Reverse depictions are as follows:
|1 cent||18 mm||Bronze||State arms||Frigate Birds|
|2 cents||21 mm||State arms||B'abal plant|
|5 cents||19 mm||Cupronickel||State arms||Tokay gecko|
|10 cents||24 mm||State arms||Breadfruit|
|20 cents||29 mm||State arms||Dolphins|
|50 cents||32 mm||State arms||Panda nut plant|
|1 dollar||30 mm||State arms||Outrigger canoe|
|2 dollars||29 mm||Nickel-Brass||State arms||Meeting lodge/"Tenth Anniversary of Independence"|
Australian pound Sterling banknotes were first introduced to the region in 1914 shortly before the Gilbert Islands gained status from a protectorate to a crown colony of Great Britain in 1916. These continued to be the main source of exchange until the decimalization of 1966.
In 1942, local banknotes were issued under the authority of the Gilbert and Ellice Islands Government and were locally produced with a primitive and austere design. These notes were valued on parity with sterling and issued in denominations of 1, 2, 5, and 10 shillings and 1 pound. After the wartime emergency had passed these notes were discontinued and gradually phased out. Due to their scarcity, these notes are highly collectable.

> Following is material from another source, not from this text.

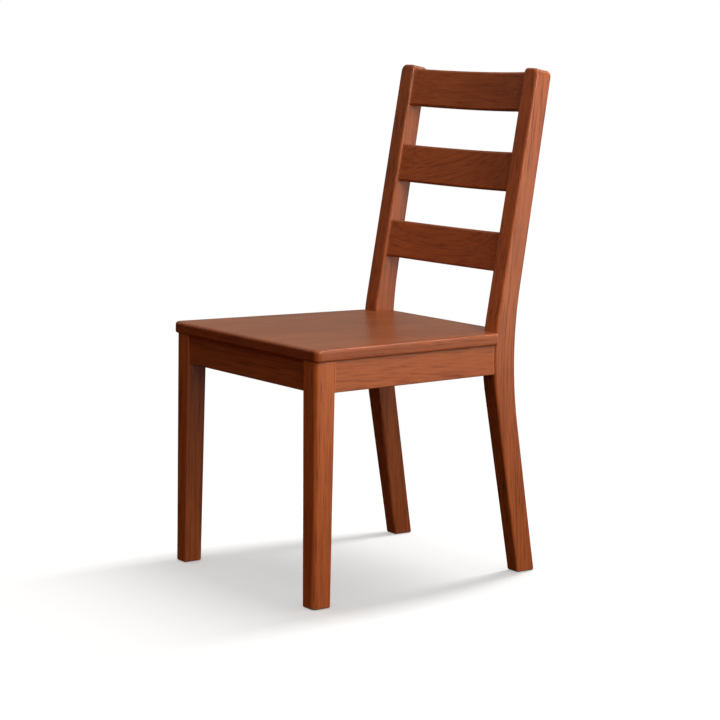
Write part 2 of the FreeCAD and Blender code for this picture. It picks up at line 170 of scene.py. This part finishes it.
# ---------------------------------------------------------------- node helpers
class Nodes:
    """Adds nodes to one node tree; inputs given as sockets are linked, others are set."""

    def __init__(self, tree):
        self.tree = tree
        tree.nodes.clear()

    def add(self, kind, inputs=None, **settings):
        node = self.tree.nodes.new(kind)
        for name, value in settings.items():
            setattr(node, name, value)
        for name, value in (inputs or {}).items():
            if isinstance(value, bpy.types.NodeSocket):
                self.tree.links.new(value, node.inputs[name])
            else:
                node.inputs[name].default_value = value
        return node

    def calc(self, operation, *values):
        node = self.add("ShaderNodeMath", dict(enumerate(values)), operation=operation)
        return node.outputs[0]

    def scaled(self, vector, x, y, z):
        node = self.add("ShaderNodeVectorMath", {0: vector, 1: (x, y, z)}, operation="MULTIPLY")
        return node.outputs[0]

    def noise(self, vector, x, y, z, detail=2.0, roughness=0.5):
        """Noise of about x, y and z cycles a metre along each axis, from 0 to 1."""
        inputs = {
            "Vector": self.scaled(vector, x, y, z), "Scale": 1.0,
            "Detail": detail, "Roughness": roughness,
        }
        return self.add("ShaderNodeTexNoise", inputs).outputs["Fac"]

    def grain_noise(self, grain, cycles, detail=2.0, roughness=0.5):
        """Noise drawn out along the grain; cycles a metre are given across and along."""
        across, along = cycles
        return self.noise(grain, across, across, along, detail, roughness)

    def total(self, start, *terms):
        """start plus, for each (value, middle, weight), the value less its middle times the weight."""
        for value, middle, weight in terms:
            offset = self.calc("SUBTRACT", value, middle) if middle else value
            start = self.calc("MULTIPLY_ADD", offset, weight, start)
        return start

    def shifted(self, vector, offset):
        return self.add("ShaderNodeVectorMath", {0: vector, 1: offset}).outputs[0]

    def remap(self, value, low, high, to_low=0.0, to_high=1.0, kind="LINEAR"):
        inputs = {"Value": value, "From Min": low, "From Max": high, "To Min": to_low, "To Max": to_high}
        return self.add("ShaderNodeMapRange", inputs, interpolation_type=kind).outputs[0]

    def mix(self, factor, first, second, blend="MIX"):
        node = self.add("ShaderNodeMix", data_type="RGBA", blend_type=blend)
        pairs = {0: factor, 6: first, 7: second}
        for index, value in pairs.items():
            if isinstance(value, bpy.types.NodeSocket):
                self.tree.links.new(value, node.inputs[index])
            else:
                node.inputs[index].default_value = value
        return node.outputs[2]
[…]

In 1966, the new Australian dollar became the new official currency of The Gilbert and Ellice islands, replacing the pound notes. Initially only 1, 2, 5, 10 dollars were used, but 20, 50, and 100 dollars were later sent for use. This continued to be the official currency after the breakup of the joint Gilbert and Ellice colonies and following independence of the Gilberts and annexed territories as Kiribati. The 1 dollar notes circulated alongside a local coin.
The 1 and 2 dollar notes were later withdrawn in favor of both Kiribati and Australian issued coins.